> Given task
Take every line where the string "scene" appears and copy it.

> Supplied material
#####

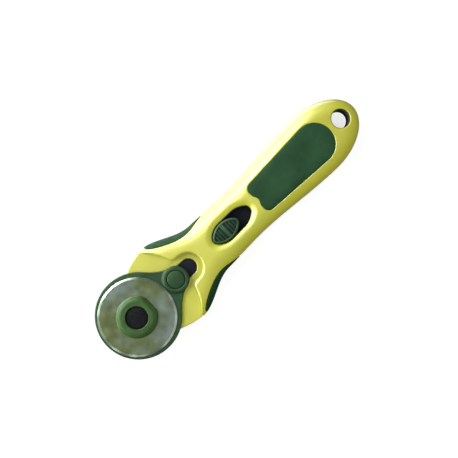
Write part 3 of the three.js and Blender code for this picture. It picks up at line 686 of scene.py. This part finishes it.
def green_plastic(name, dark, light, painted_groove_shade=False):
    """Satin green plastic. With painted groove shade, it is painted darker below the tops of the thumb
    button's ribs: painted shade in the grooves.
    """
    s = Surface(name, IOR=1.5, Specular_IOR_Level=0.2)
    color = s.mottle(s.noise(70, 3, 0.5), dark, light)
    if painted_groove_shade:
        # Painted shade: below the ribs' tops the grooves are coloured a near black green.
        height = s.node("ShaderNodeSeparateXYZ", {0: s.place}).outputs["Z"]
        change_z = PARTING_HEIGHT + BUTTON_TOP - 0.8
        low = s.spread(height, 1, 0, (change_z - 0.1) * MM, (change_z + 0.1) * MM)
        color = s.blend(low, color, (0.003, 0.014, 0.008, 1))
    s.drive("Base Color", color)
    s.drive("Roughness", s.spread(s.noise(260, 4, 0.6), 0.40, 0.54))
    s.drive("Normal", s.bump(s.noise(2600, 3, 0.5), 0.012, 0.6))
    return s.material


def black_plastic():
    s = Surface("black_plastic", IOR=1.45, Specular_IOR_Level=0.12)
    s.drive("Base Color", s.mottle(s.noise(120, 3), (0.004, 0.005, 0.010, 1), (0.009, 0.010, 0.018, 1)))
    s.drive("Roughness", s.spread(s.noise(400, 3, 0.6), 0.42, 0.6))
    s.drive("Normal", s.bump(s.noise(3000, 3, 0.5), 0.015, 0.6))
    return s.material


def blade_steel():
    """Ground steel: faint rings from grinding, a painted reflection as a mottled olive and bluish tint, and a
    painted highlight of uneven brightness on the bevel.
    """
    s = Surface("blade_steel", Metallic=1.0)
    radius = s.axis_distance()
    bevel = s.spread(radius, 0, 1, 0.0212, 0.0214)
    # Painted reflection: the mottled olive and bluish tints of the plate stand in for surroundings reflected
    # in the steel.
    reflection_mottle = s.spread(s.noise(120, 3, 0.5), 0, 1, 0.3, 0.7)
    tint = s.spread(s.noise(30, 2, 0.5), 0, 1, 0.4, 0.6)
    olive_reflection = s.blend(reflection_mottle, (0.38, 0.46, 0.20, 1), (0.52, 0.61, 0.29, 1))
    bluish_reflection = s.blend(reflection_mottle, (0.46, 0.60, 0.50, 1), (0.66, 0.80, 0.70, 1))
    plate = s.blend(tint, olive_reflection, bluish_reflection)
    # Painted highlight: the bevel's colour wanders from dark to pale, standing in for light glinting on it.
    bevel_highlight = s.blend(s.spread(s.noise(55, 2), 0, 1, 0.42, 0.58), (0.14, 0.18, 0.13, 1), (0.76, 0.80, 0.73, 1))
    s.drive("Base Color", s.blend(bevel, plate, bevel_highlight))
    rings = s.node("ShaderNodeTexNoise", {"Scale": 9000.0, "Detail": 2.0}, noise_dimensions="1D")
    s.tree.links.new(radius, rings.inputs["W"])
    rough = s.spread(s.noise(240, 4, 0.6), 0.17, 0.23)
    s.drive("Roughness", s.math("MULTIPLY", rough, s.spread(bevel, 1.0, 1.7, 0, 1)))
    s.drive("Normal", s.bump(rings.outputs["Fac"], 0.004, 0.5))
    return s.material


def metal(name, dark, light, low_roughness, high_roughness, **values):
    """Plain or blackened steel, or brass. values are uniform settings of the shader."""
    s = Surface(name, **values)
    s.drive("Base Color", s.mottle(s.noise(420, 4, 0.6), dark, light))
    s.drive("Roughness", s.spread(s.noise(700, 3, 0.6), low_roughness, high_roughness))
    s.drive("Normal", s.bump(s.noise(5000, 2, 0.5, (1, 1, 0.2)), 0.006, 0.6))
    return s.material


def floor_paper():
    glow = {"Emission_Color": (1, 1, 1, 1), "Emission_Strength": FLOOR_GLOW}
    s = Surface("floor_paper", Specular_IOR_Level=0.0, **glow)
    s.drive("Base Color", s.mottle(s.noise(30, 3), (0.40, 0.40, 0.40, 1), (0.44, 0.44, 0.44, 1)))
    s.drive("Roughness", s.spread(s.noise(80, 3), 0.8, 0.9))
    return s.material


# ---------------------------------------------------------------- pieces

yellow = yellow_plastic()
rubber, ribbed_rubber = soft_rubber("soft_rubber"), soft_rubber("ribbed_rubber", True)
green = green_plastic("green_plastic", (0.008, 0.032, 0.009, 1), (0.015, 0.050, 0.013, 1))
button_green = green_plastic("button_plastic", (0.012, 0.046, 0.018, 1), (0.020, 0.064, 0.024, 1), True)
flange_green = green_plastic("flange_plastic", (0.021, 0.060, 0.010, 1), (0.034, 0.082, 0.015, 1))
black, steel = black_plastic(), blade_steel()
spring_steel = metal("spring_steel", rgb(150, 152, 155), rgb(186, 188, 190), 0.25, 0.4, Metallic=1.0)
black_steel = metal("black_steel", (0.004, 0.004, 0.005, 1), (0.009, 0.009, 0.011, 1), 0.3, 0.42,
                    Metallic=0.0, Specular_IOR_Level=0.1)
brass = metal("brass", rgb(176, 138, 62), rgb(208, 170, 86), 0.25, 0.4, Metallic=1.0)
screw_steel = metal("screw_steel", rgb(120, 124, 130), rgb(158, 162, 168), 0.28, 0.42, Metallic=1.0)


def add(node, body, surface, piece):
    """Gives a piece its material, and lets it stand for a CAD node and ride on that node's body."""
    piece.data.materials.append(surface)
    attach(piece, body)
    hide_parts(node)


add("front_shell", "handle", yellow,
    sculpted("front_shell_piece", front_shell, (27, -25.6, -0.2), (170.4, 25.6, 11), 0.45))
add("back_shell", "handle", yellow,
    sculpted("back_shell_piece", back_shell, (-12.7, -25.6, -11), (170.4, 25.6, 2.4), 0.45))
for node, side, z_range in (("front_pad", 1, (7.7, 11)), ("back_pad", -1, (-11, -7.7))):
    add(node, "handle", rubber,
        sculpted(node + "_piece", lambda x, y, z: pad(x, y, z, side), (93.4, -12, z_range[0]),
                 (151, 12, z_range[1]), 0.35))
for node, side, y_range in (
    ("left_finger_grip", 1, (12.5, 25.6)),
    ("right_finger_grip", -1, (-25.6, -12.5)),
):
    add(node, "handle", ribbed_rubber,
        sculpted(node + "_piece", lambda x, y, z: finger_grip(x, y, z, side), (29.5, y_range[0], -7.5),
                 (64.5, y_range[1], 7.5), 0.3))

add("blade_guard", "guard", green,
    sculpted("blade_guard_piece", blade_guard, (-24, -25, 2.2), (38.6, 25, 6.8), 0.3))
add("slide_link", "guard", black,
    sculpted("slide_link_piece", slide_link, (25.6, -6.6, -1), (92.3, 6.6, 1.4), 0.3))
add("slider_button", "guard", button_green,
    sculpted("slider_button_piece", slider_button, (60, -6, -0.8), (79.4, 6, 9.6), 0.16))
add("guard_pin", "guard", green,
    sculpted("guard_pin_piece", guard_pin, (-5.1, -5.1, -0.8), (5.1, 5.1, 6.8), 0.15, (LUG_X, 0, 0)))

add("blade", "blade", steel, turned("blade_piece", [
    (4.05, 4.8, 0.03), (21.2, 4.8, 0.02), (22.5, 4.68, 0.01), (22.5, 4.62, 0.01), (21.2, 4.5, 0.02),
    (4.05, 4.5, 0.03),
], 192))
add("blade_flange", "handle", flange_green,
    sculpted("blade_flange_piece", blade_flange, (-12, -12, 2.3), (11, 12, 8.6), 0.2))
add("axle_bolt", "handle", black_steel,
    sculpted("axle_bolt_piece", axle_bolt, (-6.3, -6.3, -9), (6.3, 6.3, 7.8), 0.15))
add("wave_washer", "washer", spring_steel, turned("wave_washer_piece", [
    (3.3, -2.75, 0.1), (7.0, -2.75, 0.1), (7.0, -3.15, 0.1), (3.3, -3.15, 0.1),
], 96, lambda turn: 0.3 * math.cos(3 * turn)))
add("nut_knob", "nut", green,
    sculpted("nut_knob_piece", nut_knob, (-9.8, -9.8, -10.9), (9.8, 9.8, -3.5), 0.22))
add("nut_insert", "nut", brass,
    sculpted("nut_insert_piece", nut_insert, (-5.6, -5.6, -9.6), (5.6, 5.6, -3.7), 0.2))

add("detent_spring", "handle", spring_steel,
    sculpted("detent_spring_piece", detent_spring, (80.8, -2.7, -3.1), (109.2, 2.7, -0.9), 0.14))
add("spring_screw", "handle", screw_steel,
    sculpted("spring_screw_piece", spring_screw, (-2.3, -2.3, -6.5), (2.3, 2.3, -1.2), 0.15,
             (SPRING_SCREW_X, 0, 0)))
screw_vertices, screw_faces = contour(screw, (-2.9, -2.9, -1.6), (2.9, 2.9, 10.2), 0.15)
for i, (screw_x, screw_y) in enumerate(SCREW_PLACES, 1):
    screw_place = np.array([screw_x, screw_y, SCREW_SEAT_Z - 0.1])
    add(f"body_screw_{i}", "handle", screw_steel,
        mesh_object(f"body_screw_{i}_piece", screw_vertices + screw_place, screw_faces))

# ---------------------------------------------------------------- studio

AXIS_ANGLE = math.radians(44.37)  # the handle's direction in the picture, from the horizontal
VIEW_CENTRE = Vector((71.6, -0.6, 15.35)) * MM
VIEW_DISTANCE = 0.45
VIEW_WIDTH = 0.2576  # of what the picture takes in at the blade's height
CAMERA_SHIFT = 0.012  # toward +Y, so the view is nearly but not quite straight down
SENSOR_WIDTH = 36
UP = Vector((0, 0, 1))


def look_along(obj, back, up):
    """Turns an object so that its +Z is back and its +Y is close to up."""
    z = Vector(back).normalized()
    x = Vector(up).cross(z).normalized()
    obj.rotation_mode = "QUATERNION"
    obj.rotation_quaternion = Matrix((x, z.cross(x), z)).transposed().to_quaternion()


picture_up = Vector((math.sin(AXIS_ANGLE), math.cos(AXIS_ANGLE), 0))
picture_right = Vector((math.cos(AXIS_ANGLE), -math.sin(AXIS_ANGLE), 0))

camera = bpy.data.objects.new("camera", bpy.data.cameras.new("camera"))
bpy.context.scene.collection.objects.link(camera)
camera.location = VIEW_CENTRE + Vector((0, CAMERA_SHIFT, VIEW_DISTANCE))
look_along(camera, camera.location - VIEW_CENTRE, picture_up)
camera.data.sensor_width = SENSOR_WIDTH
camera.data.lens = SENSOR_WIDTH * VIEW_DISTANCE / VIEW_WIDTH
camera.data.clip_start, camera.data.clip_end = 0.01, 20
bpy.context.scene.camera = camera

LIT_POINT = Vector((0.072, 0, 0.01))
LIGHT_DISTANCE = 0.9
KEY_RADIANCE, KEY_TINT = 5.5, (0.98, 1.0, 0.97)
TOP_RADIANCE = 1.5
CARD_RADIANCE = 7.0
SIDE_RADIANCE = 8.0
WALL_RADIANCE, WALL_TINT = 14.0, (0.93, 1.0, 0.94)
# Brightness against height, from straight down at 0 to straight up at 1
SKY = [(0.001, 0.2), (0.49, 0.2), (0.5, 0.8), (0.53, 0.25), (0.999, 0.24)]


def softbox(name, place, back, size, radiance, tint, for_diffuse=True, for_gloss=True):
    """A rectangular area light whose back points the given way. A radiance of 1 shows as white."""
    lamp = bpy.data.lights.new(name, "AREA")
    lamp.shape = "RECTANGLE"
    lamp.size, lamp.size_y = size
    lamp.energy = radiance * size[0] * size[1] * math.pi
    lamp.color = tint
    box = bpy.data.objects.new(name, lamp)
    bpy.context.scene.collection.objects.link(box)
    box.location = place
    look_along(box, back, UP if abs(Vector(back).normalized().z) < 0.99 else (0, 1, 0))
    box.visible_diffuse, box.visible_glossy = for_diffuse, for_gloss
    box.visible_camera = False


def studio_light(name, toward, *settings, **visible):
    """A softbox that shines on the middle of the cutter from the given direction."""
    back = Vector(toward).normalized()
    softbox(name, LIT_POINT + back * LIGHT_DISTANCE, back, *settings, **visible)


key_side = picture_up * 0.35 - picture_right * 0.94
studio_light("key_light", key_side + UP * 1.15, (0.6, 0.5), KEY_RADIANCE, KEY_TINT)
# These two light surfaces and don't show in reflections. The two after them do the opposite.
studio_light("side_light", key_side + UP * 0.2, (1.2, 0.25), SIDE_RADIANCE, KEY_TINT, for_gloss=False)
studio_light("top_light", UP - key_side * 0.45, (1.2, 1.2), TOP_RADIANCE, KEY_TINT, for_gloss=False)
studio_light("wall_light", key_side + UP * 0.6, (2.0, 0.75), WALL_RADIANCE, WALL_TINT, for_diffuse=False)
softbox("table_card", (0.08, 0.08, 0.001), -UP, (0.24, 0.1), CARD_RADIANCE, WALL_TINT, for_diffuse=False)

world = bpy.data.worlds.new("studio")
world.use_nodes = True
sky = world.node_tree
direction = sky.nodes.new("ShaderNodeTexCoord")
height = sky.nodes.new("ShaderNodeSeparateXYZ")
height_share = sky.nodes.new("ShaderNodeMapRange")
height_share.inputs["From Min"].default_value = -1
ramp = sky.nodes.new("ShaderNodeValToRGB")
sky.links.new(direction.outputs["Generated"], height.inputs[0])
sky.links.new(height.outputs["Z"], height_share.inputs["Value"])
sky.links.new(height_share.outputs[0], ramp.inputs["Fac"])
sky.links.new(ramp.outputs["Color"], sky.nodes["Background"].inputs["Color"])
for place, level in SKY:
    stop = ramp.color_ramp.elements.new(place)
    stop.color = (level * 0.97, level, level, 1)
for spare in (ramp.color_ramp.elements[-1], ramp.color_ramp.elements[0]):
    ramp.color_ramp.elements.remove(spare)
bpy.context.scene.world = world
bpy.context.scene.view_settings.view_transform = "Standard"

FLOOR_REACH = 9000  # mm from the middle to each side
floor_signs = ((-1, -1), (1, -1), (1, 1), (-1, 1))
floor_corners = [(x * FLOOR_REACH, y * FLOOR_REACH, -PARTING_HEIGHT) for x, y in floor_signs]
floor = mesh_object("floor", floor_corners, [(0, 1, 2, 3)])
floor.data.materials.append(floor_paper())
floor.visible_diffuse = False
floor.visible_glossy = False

#####

> Exercise output
Write part 3 of the three.js and Blender code for this picture. It picks up at line 686 of scene.py. This part finishes it.
bpy.context.scene.collection.objects.link(camera)
bpy.context.scene.camera = camera
    bpy.context.scene.collection.objects.link(box)
bpy.context.scene.world = world
bpy.context.scene.view_settings.view_transform = "Standard"